Problem requirements:
Give the lines of the material verbatim, from the first line to the line with "at the origin.", including both.

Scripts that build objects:

-*-*-

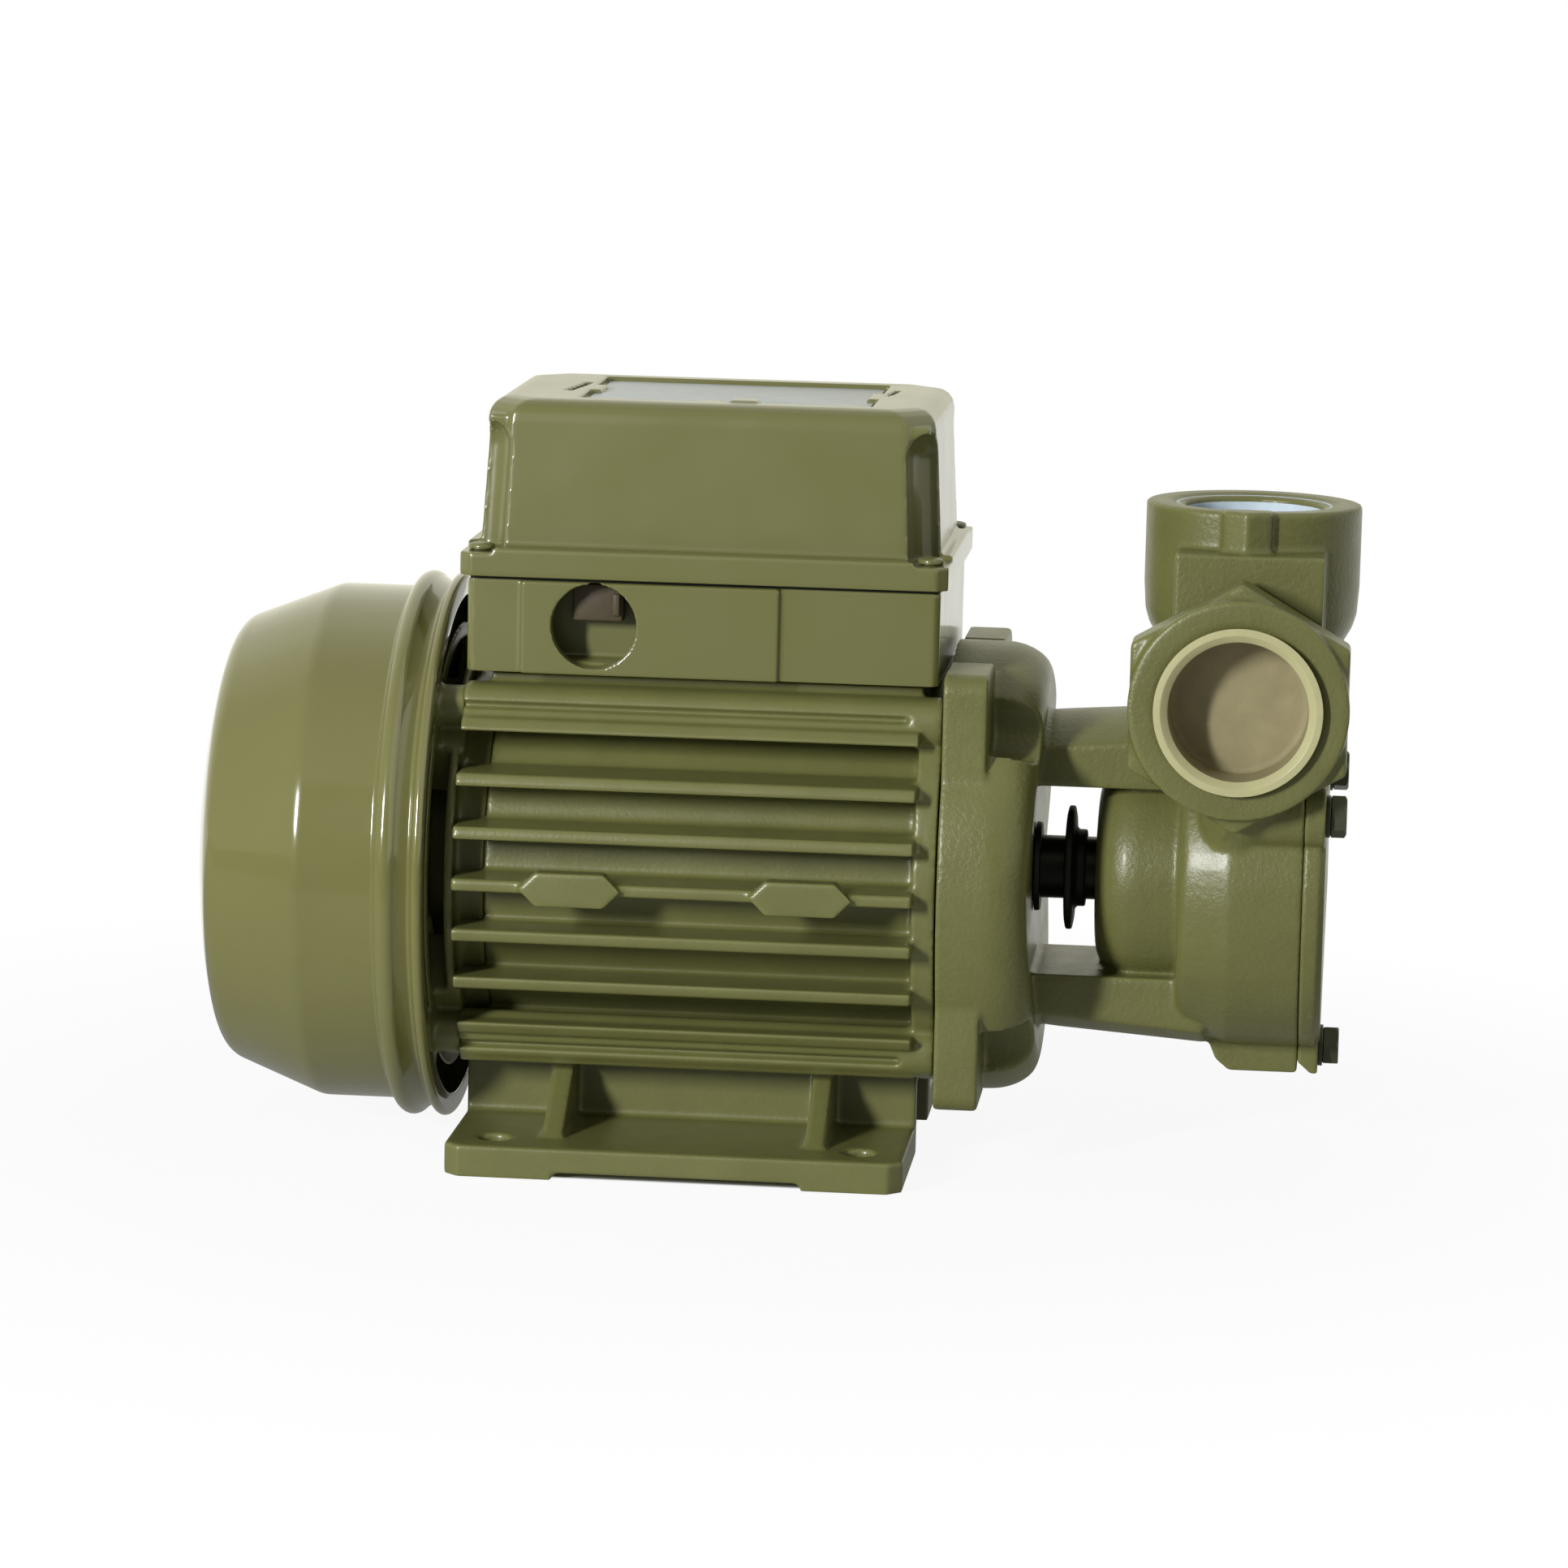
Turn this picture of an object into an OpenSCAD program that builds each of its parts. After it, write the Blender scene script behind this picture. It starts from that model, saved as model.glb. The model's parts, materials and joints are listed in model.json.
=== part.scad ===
// Close-coupled single-phase water pump: a foot-mounted fan-cooled motor, an open
// lantern with a mechanical seal, and a peripheral pump end with two screwed ports.
// Millimetres. X runs along the shaft towards the pump, Z is up, and the feet stand
// on z = 0 with the centre of their four holes at the origin.

/* [Feet] */
// Height of the shaft axis above the feet
shaft_h = 63; // [60:1:71]
// Spacing of the foot holes along the shaft
hole_dx = 80; // [70:1:86]
// Spacing of the foot holes across the shaft
hole_dy = 100; // [92:1:106]
// Diameter of the foot holes
foot_hole_d = 7; // [5:0.5:9]
// Length of the feet along the shaft
foot_len = 100; // [98:1:100]
// Width over both feet
foot_w = 120; // [114:1:124]
// Thickness of the feet
foot_t = 7; // [5:0.5:9]
// Thickness of the two upright webs under the barrel
web_t = 5; // [4:0.5:7]
// Distance between the inner faces of the webs
web_gap = 36; // [30:1:40]

/* [Motor] */
// Outer radius of the motor barrel
barrel_r = 41; // [40:0.5:42]
// Wall of the motor barrel
barrel_wall = 3.5; // [3:0.25:4]
// Overall length of the finned housing up to its front ring
housing_len = 100; // [98:1:100]
// Radius that the fin tips reach
fin_r = 54; // [50:1:55]
// Thickness of a fin
fin_t = 2.8; // [2:0.1:3.2]
// Spacing of the fins
fin_pitch = 11.2; // [11:0.05:11.4]
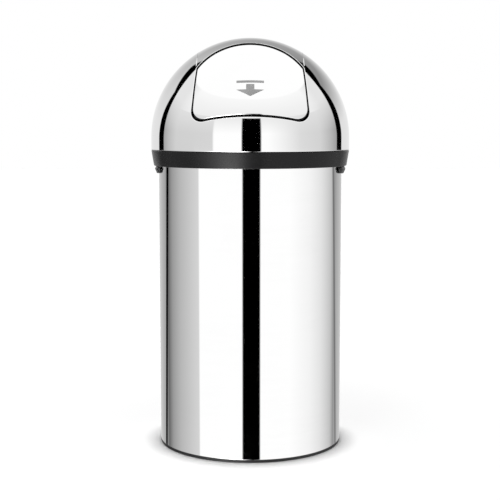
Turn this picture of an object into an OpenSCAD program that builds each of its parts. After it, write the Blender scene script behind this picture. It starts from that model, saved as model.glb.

-*-*-

Solution for this exercise:
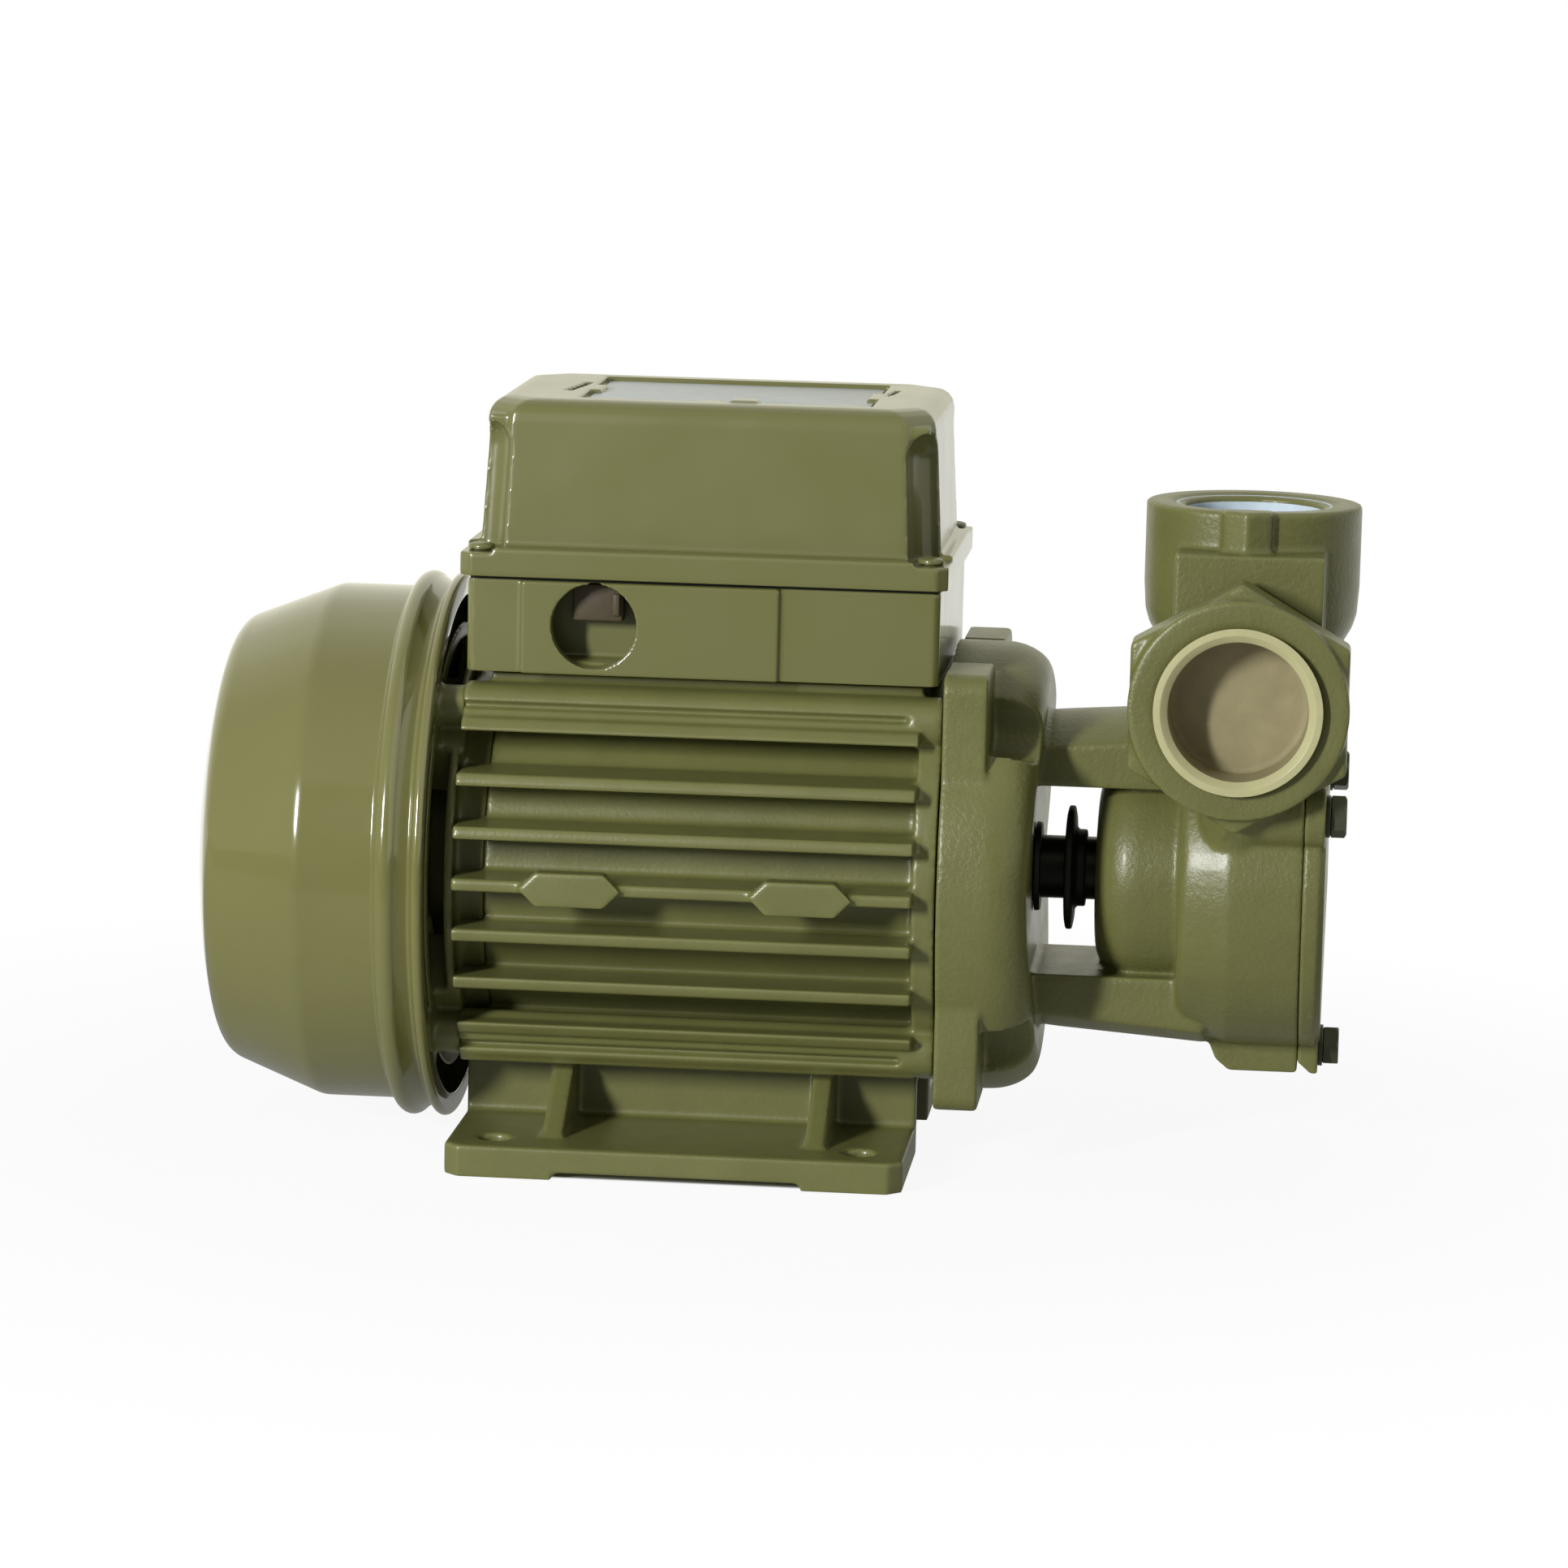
Turn this picture of an object into an OpenSCAD program that builds each of its parts. After it, write the Blender scene script behind this picture. It starts from that model, saved as model.glb. The model's parts, materials and joints are listed in model.json.
=== part.scad ===
// Close-coupled single-phase water pump: a foot-mounted fan-cooled motor, an open
// lantern with a mechanical seal, and a peripheral pump end with two screwed ports.
// Millimetres. X runs along the shaft towards the pump, Z is up, and the feet stand
// on z = 0 with the centre of their four holes at the origin.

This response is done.